# Hot Pressing onto Performance Fabrics



## Anomoley (Dec 15, 2013)

Did a quick search and was unable to find any questions similar to mine, so I thought I'd start a new thread: 

A good part of my business comes from performers -- dancers, cheerleaders, ice skaters -- who like to have their uniforms full of bling (in the form of hot fix rhinestones). 

I wouldn't normally have an issue hot fixing stones onto their uniforms individually, with a hot fix tool. Now that my business is growing and I'm switching to hot pressing from hand stoning, I'm running into problems where the fabrics are damaged by the heat. 

These outfits are made of 4-way stretch holograms, shiny lycra, velvets, etc. that sometimes prove to be heat sensitive (the texture and look of some of these materials changes under heat). Can any of you think of some way I can protect the fabrics while adhering the stones onto them using my hot press?

I'm trying to figure out whether there's some hope for this process becoming streamlined through the use of a hot press, or if now is the time I should just give up and continue to hot fix using my heat setting "pen," with individual rhinestones (takes days upon days to complete a single outfit this way ).

Any thoughts would be great and very much appreciated. Thanks so much for reading!


----------



## kingwoo (Mar 22, 2013)

Hello. As to the problem you are facing when adhering the stones to the fabrics which are very much heat sensitive, I think maybe two pieces of cloth could easily help you. Cover the transfer pattern with one piece of cloth after you put it on the certain spot of the performance fabrics. Then use another piece of cloth to cover the hot press on the side which touch the fabric. I think the two pieces of cloth could help to diminish the damage to fabrics. The pieces of cloth function as protective film that could avoid the direct contact between the fabrics and the heat, but will not insulate the heat against the stones.


----------



## Leg cramps (Feb 9, 2009)

Sometimes the old hand held applicator is the only way to avoiding damage to a delicate garment .What is your heat press temperature time and pressure ?One or all of these may need adjusting. I do a lot of cheerleading apparel. They are very tricky but can be done.yes a heat press will help you apply rhinestone/glitter transfers onto materials faster.
when using a heat press placing a Teflon sheet over apparel helps protect fabric. Sometimes heat changes the color of garments, the only real solution to this to my knowledge is to press the whole garment to the new color. This happens even with the basic gildan t-shirts in certain colors. you will also need to purchase everything to start making your own transfers because when you have your test piece you will need to really customize and layout your designs onto it. also sometimes you will need to stretch the material out so the stones can be placed. I usually will cut out a foam template to place inside to accomplish this. there are Teflon pillows also that I use.
IMO it is a pain in the butt. I try to stay away from all of it. Stick to selling warm up jackets, sports bras, booty shorts, yoga pants, tank tops, tee shirts, sweatshirts, headbands, ect.... You will still be in the cheerleading bling business and no stress over delicates.


----------



## Sassysport (Aug 28, 2013)

Most of the shiny lycra spandex blends (mystique) have a glossy top coating that will burn off regardless of the temp/time used. As said, you either press the entire piece of fabric so it all looks the same or hope nobody notices because sometimes depending on the color combo its not that noticeable. The bigger cheer apparel companies like Varsity and GK try to avoid that fabric for their rhinestone heavy surfaces and encourage the more matte finish lycra blends to be used for the base fabric and then accent with the mystique. If you google uniform pics, you will see a lot of black and white covered in bling and then the mystique colors used as accent with either hand set stones or no stones.
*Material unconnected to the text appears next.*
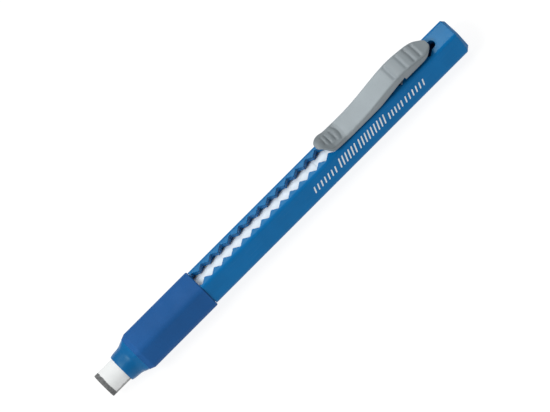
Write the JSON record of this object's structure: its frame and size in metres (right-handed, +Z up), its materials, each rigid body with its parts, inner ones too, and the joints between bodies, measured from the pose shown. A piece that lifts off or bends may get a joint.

I make cheer uniforms and my studio also orders some of our teams uniforms from Varsity and I can tell where they used a heat press or hand set stones. On the uniforms I make, I use twill under my rhinestone logo design that is embroidered on the uniform after the stones are pressed onto the twill so I do not have to put the entire uniform under the press. Varsity also used this technique. The rest of our accent stones on sleeves, skirts etc are all hand applied either heat wand or E6000 glue. For cheer bows, we just heat press the entire piece of fabric so when that glossy coat burns off, its on the entire piece, no big deal especially when several colors are combined in one design. If you were to put that fabric next to an untouched piece, you would see its not as shiny but the color holds up.

A lot of dance/cheer fabrics unfortunately cannot take the heat in general which is why the high prices can be commanded for the construction when it comes to bling. I have experimented with lower temps, longer dwell times and the stones never stick well enough. HTH


----------



## Foxysr (Apr 19, 2010)

I have done lots of local schools jerseys and cheer uniforms. I hand set with glue and they come out amazing! I have in the past heat presses nailheads with both a teflon sheet and a dishtowel with success as well. You just have to play with what works for your machine.


----------



## jacmurphy (Nov 4, 2009)

I use heatpress on lycra leotardswithout too many problems . The onlyu problems i have had is when the hot fix tape is too sticky. I have also applied heat transfers successfully. I also use a teflon sheet covering whole plate


----------